Cette lettre n'est pas celle d'un battu, c'est plus de l'auto-promotion d'un homme à grande hauteur de vue ayant d'influentes relations.
A-t-il cru un moment qu'il pourrait mener son programme à bien avec un conseil municipal sans cohésion mené par un maire sans vision et sans autorité ? Organiser ces grands travaux nécessite une bonne gestion financière, Chion-Ducollet a eu le temps pendant ces quelques mois d'observer le manque de rigueur et "les coulages" qu'il dénoncera à plusieurs reprises.
Ses projets, même s'ils ne pourront être réalisés que par lui, vont continuer à rester dans le débat du conseil, les plans et les devis lui permettront, le jour venu, de réaliser à grande vitesse.
Chion-Ducollet a certainement beaucoup impressionné les membres du conseil, certains ont vu en lui un maire potentiel et vont devenir des fidèles, d'autres deviendront de rudes adversaires. Il est amusant de d'observer, sur la photo des signatures après un conseil, le grand contraste imposé par le solide graphisme du deuxième adjoint.


La fin du mandat

Le 4 septembre, dans un conseil extraordinaire le maire fait une longue déclaration à propos du conseil précédent, il ne justifie pas son absence mais déclare qu'il aurait lui aussi voté contre le projet d'un collège de jeunes filles. Il justifie sa position en expliquant qu'elle est temporaire du fait des circonstances mais que plus tard...
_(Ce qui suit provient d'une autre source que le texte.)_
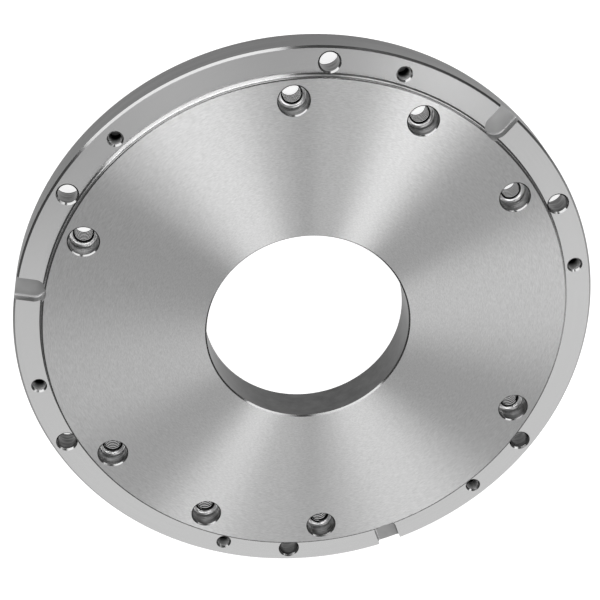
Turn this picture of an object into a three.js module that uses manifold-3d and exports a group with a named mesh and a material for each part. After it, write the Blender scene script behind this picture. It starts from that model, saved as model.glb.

Par la longue explication que je viens de vous donner de mon vote, je crois avoir démontré que je ne suis pas opposé à l'instruction des jeunes filles comme pourrait le laisser supposer les termes dans lesquels est conçue la démission de Mr Chion-Ducollet. Je suis absolument convaincu qu'aucun de vous n'y est plus opposé que moi et qu'en votant l'ajournement de l'essai d'un collège de filles nous n'avons fait que réserver la question pour un avenir favorable que nous désirons le plus prochain possible.

Un conseiller, qui a voté contre, propose de décider la création d'un cours primaire supérieur de 1 an en attendant des jours meilleurs.

Le 29 avril 1884 c'est le dernier conseil de cette mandature.